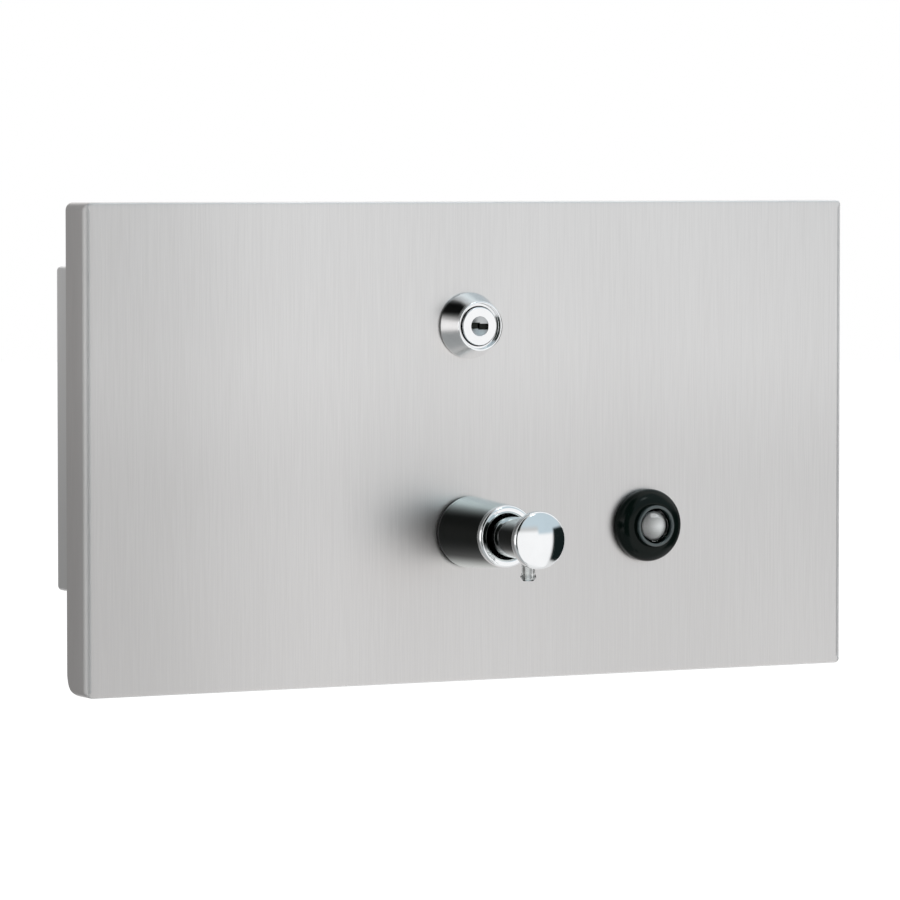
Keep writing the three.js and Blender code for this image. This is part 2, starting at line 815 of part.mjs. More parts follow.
function makePlunger() {
  const at = [valveX, panelFront, valveZ];
  const rimBack = -knobMiddle + knobRimThick / 2;
  const knobRear = rimBack + knobBack;
  const shoulder = knobRear + fit;
  const grooveRear = plungerRear - sealInset;
  const grooveFront = grooveRear - sealWidth - 2 * fit;
  const grooveFloor = plungerRadius - sealDepth;
  const stem = turned(
    [
      [0, shoulder - spigotLength],
      [spigotRadius, shoulder - spigotLength],
      [spigotRadius, shoulder],
      [plungerRadius, shoulder],
      [plungerRadius, grooveFront],
      [grooveFloor, grooveFront],
      [grooveFloor, grooveRear],
      [plungerRadius, grooveRear],
      [plungerRadius, plungerRear],
      [0, plungerRear],
    ],
    fineSides,
  );
  const passage = rod(passageRadius, -nozzleProud, plungerRear + overrun, smallSides);
  const outlet = aboutZ(rod(nozzleRadius + fit, -plungerRadius - overrun, 0, smallSides));
  place('plunger', cut(stem, [passage, outlet.translate(0, -nozzleProud, 0)]), chrome, ...at);

  const front = -knobMiddle - knobRimThick / 2;
  const dome = arc(0, front, knobRadius, -knobDome, 0, Math.PI / 2, domeSteps);
  dome[dome.length - 1][0] = 0;
  const knob = turned(
    [
      ...dome.reverse(),
      [knobRadius, rimBack],
      [knobBackRadius, knobRear],
      [spigotRadius + fit, knobRear],
      [spigotRadius + fit, shoulder - spigotLength - fit],
      [0, shoulder - spigotLength - fit],
    ],
    fineSides,
  );
  place('push_knob', knob, chrome, ...at);

  const tipZ = -nozzleDrop;
  const spout = turned(
    [
      [nozzleBore, tipZ],
      [nozzleRadius - nozzleBulge, tipZ],
      [nozzleRadius + nozzleBulge, tipZ + nozzleTip],
      [nozzleRadius, tipZ + 2 * nozzleTip],
      [nozzleRadius, -nozzleRoot],
      [nozzleBore, -nozzleRoot],
    ],
    smallSides,
  );
  place('nozzle', aboutZ(spout).translate(0, -nozzleProud, 0), clearPlastic, ...at);

  const seal = ring(bodyBore - sealProud, grooveFloor + fit, grooveFront + fit, grooveRear - fit, sides);
  place('piston_seal', seal, rubber, ...at);
}

// The return spring between the plunger and the inlet's spigot
class Helix extends THREE.Curve {
  constructor(radius, start, length, turns) {
    super();
    Object.assign(this, { radius, start, length, turns });
  }

  getPoint(share, target = new THREE.Vector3()) {
    const angle = 2 * Math.PI * this.turns * share;
    const height = this.start + this.length * share;
    return target.set(this.radius * Math.cos(angle), height, this.radius * Math.sin(angle));
  }
}

function makeSpring() {
  const start = plungerRear + fit + springWire;
  const end = spigotFront - fit - springWire;
  const wire = new THREE.Shape();
  wire.absarc(0, 0, springWire, 0, 2 * Math.PI);
  const spring = new THREE.ExtrudeGeometry(wire, {
    steps: springTurns * coilSteps,
    curveSegments: arcSteps,
    extrudePath: new Helix(springRadius, start, end - start, springTurns),
  });
  place('return_spring', spring, plainSteel, valveX, panelFront, valveZ);
}

// Inlet: a screwed end piece with the ball's seat and pocket, the pick-up tube and its strainer

function makeInlet() {
  const at = [valveX, panelFront, valveZ];
  const spigot = bodyBore - fit;
  const seatPiece = turned(
    [
      [spigot, spigotFront],
      [spigot, ballSeat],
      [bodyRadius, ballSeat],
      [bodyRadius, flangeBack],
      [tubeRadius + fit, flangeBack],
      [tubeRadius + fit, flangeBack - tubeSocket],
      [inletBore, flangeBack - tubeSocket],
      [inletBore, ballSeat],
      [ballPocket, ballSeat],
      [ballPocket, pocketFront],
      [pocketLipBore, pocketFront],
      [pocketLipBore, spigotFront],
    ],
    sides,
  );
  place('inlet_seat', seatPiece, whitePlastic, ...at);

  const ball = new THREE.SphereGeometry(ballRadius, smallSides, smallSides / 2);
  place('check_ball', ball, plainSteel, valveX, panelFront + ballMiddle, valveZ);

  const footZ = tankFloor + tankWall + strainerFloorGap + strainerWall + fit - valveZ;
  const route = new THREE.CurvePath();
  route.add(new THREE.LineCurve3(new THREE.Vector3(0, tubeStart, 0), new THREE.Vector3(0, tubeCorner, 0)));
  route.add(
    new THREE.QuadraticBezierCurve3(
      new THREE.Vector3(0, tubeCorner, 0),
      new THREE.Vector3(0, strainerMiddle, 0),
      new THREE.Vector3(0, strainerMiddle, -tubeBend),
    ),
  );
  const down = new THREE.Vector3(0, strainerMiddle, -tubeBend);
  route.add(new THREE.LineCurve3(down, new THREE.Vector3(0, strainerMiddle, footZ)));
  const section = new THREE.Shape();
  section.absarc(0, 0, tubeRadius, 0, 2 * Math.PI);
  const bore = new THREE.Path();
  bore.absarc(0, 0, tubeBore, 0, 2 * Math.PI, true);
  section.holes.push(bore);
  const tube = new THREE.ExtrudeGeometry(section, {
    steps: tubeSteps,
    curveSegments: tubeSides / 2,
    extrudePath: route,
  });
  place('pickup_tube', tube, clearPlastic, ...at);

  const cupFloor = footZ - fit;
  const cupBottom = cupFloor - strainerWall;
  const cupTop = cupBottom + strainerHeight;
  const cup = aboutZ(
    turned(
      [
        [0, cupBottom],
        [strainerRadius, cupBottom],
        [strainerRadius, cupTop],
        [tubeRadius + fit, cupTop],
        [tubeRadius + fit, cupFloor],
        [0, cupFloor],
      ],
      smallSides,
    ),
  );
  const slotEnd = strainerRadius + overrun;
  const slotTop = footZ + strainerSlotHeight;
  const tools = [];
  for (let i = 0; i < strainerSlots; i += 1) {
    const slot = block(-slotEnd, slotEnd, -strainerSlot / 2, strainerSlot / 2, footZ, slotTop);
    tools.push(slot.rotateZ((i * Math.PI) / strainerSlots));
  }
  place('inlet_strainer', cut(cup, tools), whitePlastic, valveX, panelFront + strainerMiddle, valveZ);
}

// Sight glass, about Y at its place, with heights measured back from the panel's front face

function makeSight() {
  const at = [sightX, panelFront, sightZ];
  const foot = -fit - bezelFoot;
  const domeReach = bezelRadius - bezelRing;
  const dome = arc(bezelRing, foot, domeReach, foot + bezelDome, 0, -Math.PI / 2, domeSteps);
  const bezel = turned(
    [
      [bezelTail, -fit],
      [bezelTail, bezelLength],
      [lensRadius + fit, bezelLength],
      [lensRadius + fit, -bezelProud + bezelLip],
      [lensRadius + fit + bezelLip, -bezelProud],
      [bezelRing - bezelLip, -bezelProud],
      [bezelRing, -bezelProud + bezelLip],
      ...dome.reverse(),
      [bezelRadius, -fit],
    ],
    fineSides,
  );
  place('sight_bezel', bezel, blackPlastic, ...at);

  const lensDomePoints = arc(0, -lensProud, lensRadius, -lensDome, 0, Math.PI / 2, arcSteps);
  lensDomePoints[lensDomePoints.length - 1][0] = 0;
  const lens = turned([...lensDomePoints.reverse(), [lensRadius, bezelLength], [0, bezelLength]], sides);
  place('sight_lens', lens, clearPlastic, ...at);

  const wallBack = tankFront + tankWall - panelFront;
  const gasketBack = wallBack + fit + tankGasketThick;
  const gasket = ring(sightGasketRadius, bezelTail + fit, wallBack + fit, gasketBack, sides);
  place('sight_gasket', gasket, rubber, ...at);
  const sightNut = nut(sightNutRadius, bezelTail + fit, gasketBack + fit, gasketBack + fit + sightNutThick);
  place('sight_nut', sightNut, blackPlastic, ...at);
}

place('wall_box', makeWallBox(), plainSteel);
place('latch_keeper', makeKeeper(), plainSteel);
place('front_panel', makeFrontPanel(), satinSteel);
makeHinge();
makeLock();
makeTank();
makeLid();
makeCap();
makeValve();
makePlunger();
makeSpring();
makeInlet();
makeSight();

export default part;
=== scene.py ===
"""Dresses the recessed soap dispenser and sets it before its camera.

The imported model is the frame. Each class holds the sizes of one sub-assembly in millimetres, works
out its surfaces with numpy, and gives them a finish. A surface is either a section turned about an
axis, an outline carried along a section, or a round wire carried along a path.
"""

import logging
import math
from dataclasses import dataclass
from enum import Enum
from typing import Callable, Optional, Sequence, Union

import bmesh
import bpy
import numpy as np
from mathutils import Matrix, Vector
from mathutils.geometry import delaunay_2d_cdt


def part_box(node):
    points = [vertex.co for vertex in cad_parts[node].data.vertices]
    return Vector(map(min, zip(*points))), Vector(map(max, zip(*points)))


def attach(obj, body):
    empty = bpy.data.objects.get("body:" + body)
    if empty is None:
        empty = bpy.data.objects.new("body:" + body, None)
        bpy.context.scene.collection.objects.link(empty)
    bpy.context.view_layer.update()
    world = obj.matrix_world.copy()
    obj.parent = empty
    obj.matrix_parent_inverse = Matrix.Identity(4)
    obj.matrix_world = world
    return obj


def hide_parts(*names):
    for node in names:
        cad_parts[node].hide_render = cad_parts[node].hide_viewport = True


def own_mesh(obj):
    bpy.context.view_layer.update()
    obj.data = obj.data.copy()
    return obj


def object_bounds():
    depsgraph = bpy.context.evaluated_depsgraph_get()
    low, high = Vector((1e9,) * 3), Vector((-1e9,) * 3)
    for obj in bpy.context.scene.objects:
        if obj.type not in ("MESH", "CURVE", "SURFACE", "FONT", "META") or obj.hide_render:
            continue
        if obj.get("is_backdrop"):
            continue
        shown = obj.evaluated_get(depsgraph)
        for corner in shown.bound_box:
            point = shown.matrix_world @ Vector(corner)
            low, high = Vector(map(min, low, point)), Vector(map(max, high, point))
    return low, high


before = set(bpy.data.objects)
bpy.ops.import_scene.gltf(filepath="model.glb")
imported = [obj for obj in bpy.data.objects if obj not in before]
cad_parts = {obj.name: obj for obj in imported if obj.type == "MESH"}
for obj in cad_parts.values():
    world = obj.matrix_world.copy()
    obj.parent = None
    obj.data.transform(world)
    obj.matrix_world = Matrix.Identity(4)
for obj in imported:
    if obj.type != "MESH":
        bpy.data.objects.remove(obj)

log = logging.getLogger("soap_dispenser")

MM = 0.001
WELD = 0.0002
SHARP_ANGLE = math.radians(32)
HALF_TURN = math.pi
FULL_TURN = 2 * math.pi

# A section's point with this fillet is kept as it is
SMOOTH = -1.0
# Two faces stay a hair apart where they would lie in one plane
HAIR = 0.02
# A cutter runs past what it cuts by this much
OVERRUN = 1.0

Colour = tuple[float, float, float]
Setting = Union[float, Sequence[float], "Signal"]


class Body(Enum):
    """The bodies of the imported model."""

    WALL = "wall"
    PANEL = "panel"
    LOCK = "lock"
    KNOB = "knob"
    CAP = "cap"
    BALL = "ball"


class Axis(Enum):
    """The axis that a section is turned about."""

    DEPTH = "y"
    HEIGHT = "z"

    @property
    def number(self) -> int:
        """The axis's place in X, Y and Z."""
        return "xyz".index(self.value)


# Shader building


class Nodes:
    """Adds nodes to one node tree."""

    def __init__(self, tree: bpy.types.NodeTree) -> None:
        """Empties the tree.

        Args:
            tree: The node tree of a material or of the world.
        """
        self.tree = tree
        tree.nodes.clear()

    def make(
        self,
        kind: str,
        settings: Optional[dict[str, object]] = None,
        sockets: Optional[dict[Union[str, int], Setting]] = None,
    ) -> bpy.types.Node:
        """Adds a node, sets it, then fills its sockets.

        Args:
            kind: The node's type.
            settings: Its own settings. The setting "stops" holds a ramp's places and colours.
            sockets: Values or signals for its input sockets, by name or number.

        Returns:
            The new node.
        """
        node = self.tree.nodes.new(kind)
        for name, value in (settings or {}).items():
            if name == "stops":
                self._set_stops(node.color_ramp, value)
            else:
                setattr(node, name, value)
        for name, value in (sockets or {}).items():
            self.feed(node.inputs[name], value)
        return node

    def feed(self, socket: bpy.types.NodeSocket, value: Setting) -> None:
        """Sets a socket's value, or links a signal to it.

        Args:
            socket: An input socket.
            value: A number, a colour or vector, or a signal.
        """
        if isinstance(value, Signal):
            self.tree.links.new(value.socket, socket)
        else:
            socket.default_value = value

    def signal(self, kind: str, output: Union[str, int], *details: dict) -> "Signal":
        """Adds a node and returns one of its outputs as a signal.

        Args:
            kind: The node's type.
            output: The output socket's name or number.
            details: Its settings, then its sockets, as for make.

        Returns:
            The output.
        """
        return Signal(self, self.make(kind, *details).outputs[output])

    def grain(self, scale: Sequence[float], detail: float = 2.0) -> "Signal":
        """Makes a noise on Object coordinates that is stretched by its scale.

        Args:
            scale: Waves in each metre along X, Y and Z.
            detail: The noise's octaves.

        Returns:
            A value around a half.
        """
        place = self.signal("ShaderNodeTexCoord", "Object")
        turned = self.signal("ShaderNodeMapping", 0, {}, {"Vector": place, "Scale": scale})
        return self.signal(
            "ShaderNodeTexNoise", 0, {}, {"Vector": turned, "Scale": 1.0, "Detail": detail}
        )

    def parts(self, vector: "Signal") -> list["Signal"]:
        """Takes a vector apart.

        Args:
            vector: The vector.

        Returns:
            Its X, Y and Z.
        """
        node = self.make("ShaderNodeSeparateXYZ", {}, {0: vector})
        return [Signal(self, output) for output in node.outputs]

    def mixed(self, share: "Signal", low: Setting, high: Setting) -> "Signal":
        """Mixes two colours.

        Args:
            share: How much of the second colour shows.
            low: The first colour.
            high: The second colour.

        Returns:
            The mixed colour.
        """
        node = self.make("ShaderNodeMix", {"data_type": "RGBA"}, {0: share, 6: low, 7: high})
        return Signal(self, node.outputs[2])

    @staticmethod
    def _set_stops(ramp: bpy.types.ColorRamp, stops: Sequence[tuple[float, Sequence[float]]]) -> None:
        """Gives a ramp its stops."""
        while len(ramp.elements) < len(stops):
            ramp.elements.new(1.0)
        for element, (place, colour) in zip(ramp.elements, stops):
            element.position = place
            element.color = colour


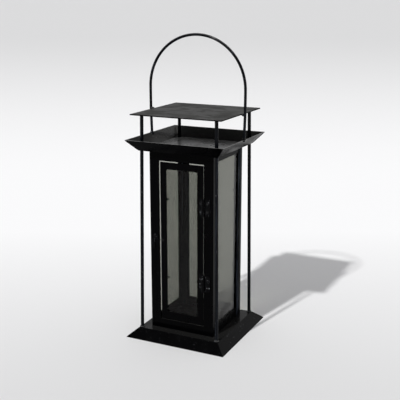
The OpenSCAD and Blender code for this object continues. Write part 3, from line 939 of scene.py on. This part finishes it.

__Required work__:
Your output shall consist solely of the lines from the line with "bpy.context.scene.collection.objects.link(empty)" to the line with "bpy.data.objects.remove(obj)", reproduced exactly, both ends included.

__Correct result__:
        bpy.context.scene.collection.objects.link(empty)
    bpy.context.view_layer.update()
    world = obj.matrix_world.copy()
    obj.parent = empty
    obj.matrix_parent_inverse = Matrix.Identity(4)
    obj.matrix_world = world
    return obj


def hide_parts(*names):
    for node in names:
        cad_parts[node].hide_render = cad_parts[node].hide_viewport = True


def own_mesh(obj):
    bpy.context.view_layer.update()
    obj.data = obj.data.copy()
    return obj


def object_bounds():
    depsgraph = bpy.context.evaluated_depsgraph_get()
    low, high = Vector((1e9,) * 3), Vector((-1e9,) * 3)
    for obj in bpy.context.scene.objects:
        if obj.type not in ("MESH", "CURVE", "SURFACE", "FONT", "META") or obj.hide_render:
            continue
        if obj.get("is_backdrop"):
            continue
        shown = obj.evaluated_get(depsgraph)
        for corner in shown.bound_box:
            point = shown.matrix_world @ Vector(corner)
            low, high = Vector(map(min, low, point)), Vector(map(max, high, point))
    return low, high


before = set(bpy.data.objects)
bpy.ops.import_scene.gltf(filepath="model.glb")
imported = [obj for obj in bpy.data.objects if obj not in before]
cad_parts = {obj.name: obj for obj in imported if obj.type == "MESH"}
for obj in cad_parts.values():
    world = obj.matrix_world.copy()
    obj.parent = None
    obj.data.transform(world)
    obj.matrix_world = Matrix.Identity(4)
for obj in imported:
    if obj.type != "MESH":
        bpy.data.objects.remove(obj)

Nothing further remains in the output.